Not that I can recall… I do love the smell of burning hair. Interestingly, in her goth/smoking days my sister had a slight issue with hair sprayed, back combed hair that hung down over her face and a cigarette lighter. Her hair burned incredibly quickly! Luckily it didn’t burn her. She also nearly set fire to the house… Although I may be exaggerating… Our parents had gone on holiday leaving us at home. I was upstairs studying for my o levels and she was downstairs with a friend. I went down and they were smoking, flicking their ash in the wicker waste paper bin in the living room. I told them it could set on fire and received rather monosyllabic, grumpy noises that suggested I was being an overtly bossy elder sister who should keep her nose out of their business. I went back to my room and approximately half an hour latest heard them shrieking in the drive. I looked out of the window and saw them doing some sort of mad pagan dance around a blazing, wicker waste paper bin… I suddenly went from bossy big sister to hero when I walked out, placed a metal bin over the top of it therefore extinguishing the fire. I them tipped the burned papers into the metal bin and doused them with water. The wicker bin had a burn up one side and, as the one in my room matched, I swapped them over. My mum asked and never found out why the wicker waste paper bin in my room had burn marks.
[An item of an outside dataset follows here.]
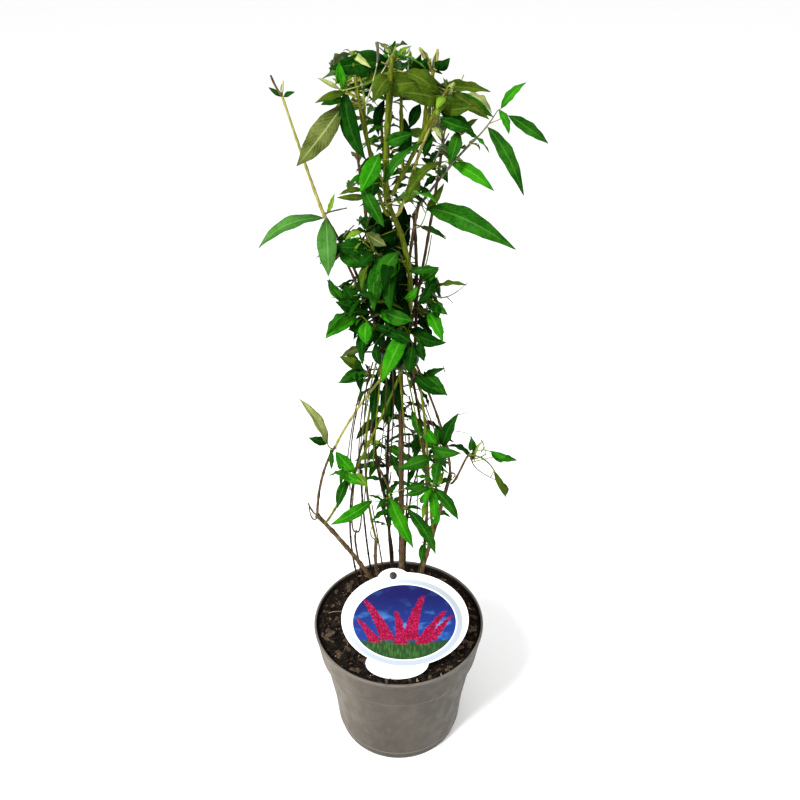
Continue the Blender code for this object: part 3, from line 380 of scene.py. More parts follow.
BARE_TWIGS: tuple[BareTwig, ...] = tuple(BareTwig(*row) for row in (
    ("left_thread", Foot(-45.5, 55.8), (-52, 20, 277.9), (-33.8, 2, 391.3), 1.13, 1.01, Wood.DARK),
    ("forked_thread",
     Foot(-40.3, 59.6), (-46.7, 24, 233.9), (-45.4, 20, 261.4), 1.13, 1.22, Wood.BROWN),
    ("forked_thread_left",
     Spot(-45.4, 20, 261.4), (-49.8, 18, 276.8), (-44.2, 8, 343.4), 0.94, 0.7, Wood.BROWN),
    ("forked_thread_right",
     Spot(-45.4, 20, 261.4), (-40.2, 18, 276.8), (-36.8, 6, 352.3), 0.94, 0.7, Wood.BROWN),
    ("middle_thread",
     Foot(-30.8, 65.1), (-35.9, 22, 259.7), (-38.5, 4, 363.6), 1.13, 1.01, Wood.DARK),
    ("short_thread",
     Foot(-17.2, 69.9), (-21.4, 20, 241.6), (-27.6, 8, 306.2), 0.94, 0.61, Wood.BROWN),
    ("back_thread", Foot(-9.5, 71.4), (-7.4, 34, 228), (-18.4, 14, 301.5), 1.17, 0.94, Wood.DARK),
    ("right_thread", Foot(8.1, 71.5), (10.1, 22, 281.7), (25.3, 4, 375.7), 1.13, 0.81, Wood.DARK),
    ("right_rise_thread",
     Foot(20.9, 68.9), (30.1, 14, 281.4), (22.8, -2, 403.2), 1.31, 1.01, Wood.BROWN),
    ("centre_thread", Foot(3.5, 71.9), (8.8, 14, 308.1), (10.3, 2, 396), 1.04, 0.81, Wood.DARK),
    ("hanging_thread",
     Spot(37.5, -8, 342.8), (35.3, -8, 372.1), (28.2, -6, 419.5), 0.75, 0.81, Wood.DARK),
    ("low_left_stub",
     Spot(-82.3, 0, 299.5), (-87.1, -2, 303.7), (-92.5, -2, 316.7), 1, 0.8, Wood.BROWN),
    ("low_left_spur",
     Spot(-82.3, 0, 299.5), (-88.4, -3, 296.6), (-91.7, -3, 312.3), 0.87, 0.6, Wood.BROWN),
    ("knot_spur",
     Spot(-23.3, 15, 253), (-29.6, 12, 262.5), (-27.1, 10, 279.3), 0.8, 0.4, Wood.BROWN),
    ("low_right_spur",
     Spot(49.8, -10, 360.2), (55.6, -12, 360.5), (53.8, -12, 355.6), 1, 0.6, Wood.BROWN),
    ("main_spur", Spot(-6.8, 8, 314.1), (-10.7, 2, 335.3), (-19.4, -2, 360.5), 1.5, 1, Wood.BROWN),
    ("main_spur_side",
     Spot(-10.7, 2, 335.3), (-8.6, 0, 344.3), (-7.5, -2, 355.6), 1, 0.6, Wood.BROWN),
    ("right_cross_thread",
     Spot(5.6, -6, 313.4), (15.6, -12, 325.8), (27.4, -14, 337.4), 0.5, 0.4, Wood.STRAW),
    ("left_cross_thread",
     Spot(-21.7, -6, 331.3), (-16.6, -10, 330.5), (-11.5, -12, 329.6), 0.5, 0.5, Wood.STRAW),
    ("sprig_thread",
     Spot(78.4, -24, 394.9), (80.9, -24, 401.8), (77.7, -24, 408.6), 0.58, 0.45, Wood.GREY),
    ("sprig_link", Spot(83, -26, 394), (75.9, -24, 388), (68.5, -22, 385.4), 0.58, 0.6, Wood.GREY),
    ("upper_thread",
     Spot(53.9, -16, 431.3), (59.2, -18, 433.7), (63.8, -18, 435.9), 0.43, 0.3, Wood.GREY),
    ("upper_thread_low",
     Spot(54.5, -16, 412.4), (60, -18, 413.7), (65.8, -18, 411.4), 0.43, 0.3, Wood.GREY),
    ("grey_twig",
     Spot(28.2, -12, 553.7), (41, -16, 550.8), (58.2, -20, 565.4), 0.87, 0.3, Wood.GREY),
    ("grey_twig_side",
     Spot(41, -16, 551.7), (44.6, -16, 548), (47.3, -16, 545.2), 0.58, 0.3, Wood.GREY),
    ("upper_right_leaf_tail",
     Spot(39.7, -26, 488.8), (41.6, -26, 482.7), (41.5, -28, 485.9), 0.43, 0.3, Wood.GREY),
    ("crown_left_stub",
     Spot(-87.9, -15, 715.2), (-91.9, -15, 721.7), (-95.3, -15, 730.2), 1.1, 0.7, Wood.BROWN),
    ("crown_left_bud",
     Spot(-87.6, -15, 718.1), (-86.6, -15, 721.7), (-86.2, -16, 726.1), 0.9, 0.5, Wood.PALE),
    ("left_pale_sprig",
     Spot(-25.4, -9, 706.8), (-19.8, -8, 721.9), (-15.8, -6, 737.2), 0.7, 0.5, Wood.PALE),
    ("left_pale_fork",
     Spot(-20.6, -8, 719.7), (-15.2, -6, 726.6), (-9.1, -4, 734.8), 0.5, 0.3, Wood.PALE),
    ("top_bud_stalk",
     Spot(-15.9, -4, 736.2), (-15.1, -3, 742.4), (-15.7, -2, 751.3), 0.9, 1.3, Wood.GREY),
    ("top_cut_left", Spot(26.9, 6, 728.3), (22.2, 5, 736.3), (16.3, 4, 746.4), 1, 1.1, Wood.STRAW),
    ("top_cut_right", Spot(27.7, 6, 729), (29.8, 6, 736.2), (30, 6, 745.4), 1, 1, Wood.STRAW),
    ("right_cut_end",
     Spot(34.4, -9, 711.2), (38.9, -9, 717), (42.5, -9, 723.5), 1.1, 1.2, Wood.STRAW),
    ("top_small_left",
     Spot(-47, -4, 732), (-48.4, -4, 734.8), (-48.3, -4, 739), 0.72, 0.45, Wood.GREY),
    ("top_small_right",
     Spot(-41.6, -4, 734.8), (-42.3, -4, 737.6), (-41.4, -4, 741.1), 0.72, 0.45, Wood.GREY),
    ("arching_stalk",
     Spot(1.5, -12, 657.8), (-7.9, -16, 667.5), (-17.4, -16, 664.3), 0.6, 0.5, Wood.GREEN),
    ("inner_stalk",
     Spot(1.5, -8, 655.9), (13.4, -12, 662.5), (34.1, -12, 660.1), 0.6, 0.5, Wood.GREEN),
    ("grey_inner_twig",
     Spot(27.1, -8, 660.7), (33.1, -8, 673.2), (39.9, -8, 686.3), 0.8, 0.5, Wood.GREY),
    ("grey_inner_fork",
     Spot(33.9, -8, 675.6), (36.1, -8, 681), (33.6, -8, 685.6), 0.87, 0.45, Wood.GREY),
    ("dark_low_twig",
     Spot(-53.7, -14, 592.5), (-44.9, -14, 604.6), (-36.3, -14, 614), 0.72, 0.6, Wood.GREY),
    ("tie_left_thread",
     Spot(-23.6, -14, 496.6), (-28.8, -18, 498.6), (-32.3, -20, 498.7), 0.9, 0.7, Wood.GREY),
    ("tie_fan_olive",
     Spot(-18.1, -20, 494.7), (-28.9, -20, 444.7), (-41.6, 2, 352.8), 0.8, 0.5, Wood.OLIVE),
    ("tie_fan_straw",
     Spot(-13.7, -20, 493.7), (-19.9, -20, 433.8), (-25.2, -4, 364.4), 0.8, 0.6, Wood.OLIVE),
    ("tie_fan_dark",
     Spot(-10.1, -20, 493.7), (-12.4, -20, 439.3), (-19.7, 6, 349.9), 0.7, 0.5, Wood.DARK),
    ("tie_fan_inner",
     Spot(-5.6, -20, 493.7), (-5, -20, 428.3), (-11.7, 6, 337.3), 0.8, 0.6, Wood.DARK),
    ("tie_fan_green",
     Spot(-0.3, -20, 493.7), (3.3, -20, 450.1), (7.3, -8, 393.3), 0.9, 0.6, Wood.OLIVE),
    ("tie_fan_right",
     Spot(3.3, -20, 494.7), (13.5, -20, 447.9), (26.4, 0, 361.5), 0.8, 0.6, Wood.OLIVE),
    ("tie_fan_outer",
     Spot(6.8, -20, 495.7), (20.7, -20, 456.4), (47.7, -8, 369.7), 0.7, 0.6, Wood.BROWN),
    ("tie_fan_brown",
     Spot(-25.4, -20, 485.6), (-40.2, -20, 437.1), (-52.9, 4, 348.8), 0.7, 0.5, Wood.BROWN),
    ("tie_fan_left",
     Spot(-22.6, -20, 489.6), (-34.9, -20, 428.3), (-40.2, 8, 340.9), 0.7, 0.5, Wood.DARK),
    ("thread_one",
     Spot(-32.6, 4, 444.5), (-44.7, 8, 396.7), (-50.3, 14, 321.1), 0.75, 0.6, Wood.DARK),
    ("thread_two",
     Spot(-27.8, 4, 448.9), (-33.8, 8, 399.1), (-32.9, 14, 310.7), 0.75, 0.6, Wood.DARK),
    ("thread_three",
     Spot(-22.3, 4, 440.1), (-28.1, 8, 389.7), (-36.3, 14, 300.2), 0.75, 0.6, Wood.BROWN),
    ("thread_four", Spot(10, 2, 441.3), (17.4, 8, 380.1), (19.5, 14, 281.4), 0.75, 0.6, Wood.DARK),
    ("thread_five",
     Spot(14.7, 0, 446.9), (32.8, 2, 391.3), (39.3, 6, 332.3), 0.7, 0.55, Wood.BROWN),
    ("dark_bud_twig",
     Spot(12.2, -10, 613.5), (23.8, -14, 610.6), (39.4, -18, 603.5), 0.8, 0.5, Wood.DARK),
    ("dark_bud",
     Spot(23.8, -14, 610.6), (27.1, -14, 608.9), (30.4, -15, 607.6), 1.5, 0.8, Wood.DARK),
    ("crown_stem_back", Spot(2.3, 0, 686.1), (2.3, 0, 699), (2.3, 0, 712.5), 1.4, 1.2, Wood.OLIVE),
    ("crown_stem_right",
     Spot(20, -2, 686.5), (20.9, -2, 696.4), (21.7, -2, 706.9), 1.6, 1.4, Wood.OLIVE),
    ("crown_stem_far",
     Spot(25.9, -4, 687), (29.5, -6, 695.8), (33.1, -8, 705.1), 1.4, 1.2, Wood.STRAW),
    ("brown_rise",
     Spot(-33.9, -10, 553.8), (-38.6, -12, 568.5), (-44, -14, 581.9), 1.3, 1.0, Wood.BROWN),
    ("dark_left_twig",
     Spot(-61.5, -13, 622.6), (-53.2, -12, 625.2), (-41.7, -12, 627.7), 0.8, 0.6, Wood.GREY),
    ("right_dark_stem",
     Spot(17.2, -2, 628.7), (12.5, 2, 599.9), (8.5, 6, 564.8), 1.5, 1.4, Wood.BROWN),
    ("sprig_arc",
     Spot(67.4, -26, 392.9), (82.3, -27, 387.8), (93.6, -28, 372.1), 0.8, 0.7, Wood.OLIVE),
    ("sprig_right_stalk",
     Spot(68.1, -24, 392.6), (78.2, -25, 397.9), (87.6, -26, 396.3), 0.6, 0.5, Wood.GREEN),
    ("sprig_pale",
     Spot(77.8, -24, 407.5), (80.9, -24, 401.8), (83.3, -24, 392.6), 0.7, 0.4, Wood.PALE),
    ("top_pale_stalk", Spot(7.6, 2, 729.6), (8.3, 2, 738.2), (9.1, 2, 745.2), 0.6, 0.4, Wood.PALE),
    ("top_pale_stalk_right",
     Spot(10.7, 2, 732.5), (10.6, 2, 738.2), (9.8, 2, 743.8), 0.5, 0.4, Wood.PALE),
    ("crown_cut_centre",
     Spot(-8.6, -14, 636.5), (-9.5, -14, 674.7), (-4.5, -8, 742.4), 2.4, 1.9, Wood.OLIVE),
    ("crown_cut_left",
     Spot(-9.8, -12, 642.5), (-24.3, -12, 681.9), (-34.3, -8, 745.9), 1.9, 1.4, Wood.OLIVE),
    ("crown_cut_right",
     Spot(-4.9, -16, 639.6), (20, -18, 688.6), (37.5, -18, 721.5), 1.9, 1.3, Wood.OLIVE),
    ("crown_pair_stem",
     Spot(21.6, -14, 690.7), (24.4, -12, 708.8), (26.5, -6, 731.6), 1.5, 1.3, Wood.OLIVE),
    ("crown_mid_stem",
     Spot(3.9, -6, 655.3), (3.1, -4, 685.4), (2.3, -2, 712.8), 1.4, 1.2, Wood.OLIVE),
))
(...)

27.) Are your faucets tricky to the point where were an out-of-towner to use your shower, you’d feel the need to give a tutorial?
Nah, you’re pretty much good to go in ours.
28.) Do you tend (or did you tend) to date people older or younger than yourself?
I’ve swung both ways when it comes to age. My forever man is slightly less than a year older than me.
29.) When walking or driving with a companion in a place where your companion is familiar and you are not, do you tend not to pay any attention whatsoever?
Rich never knows where he is, his sense off direction missed it’s target the day he was born!! He can’t even find the car in the simplest of car parks… I, on the other hand, have a built in compass. I remember getting fed up as a kid because I couldn’t get lost. I got annoyed with the kids fiction I read because getting lost didn’t seem like a reality. It wasn’t until I was in my mid twenties that I discovered its quite a talent! I never really need to take notice because I always know where I am anyway.
30.) Do the number of beaches you’ve been on exceed your fingers?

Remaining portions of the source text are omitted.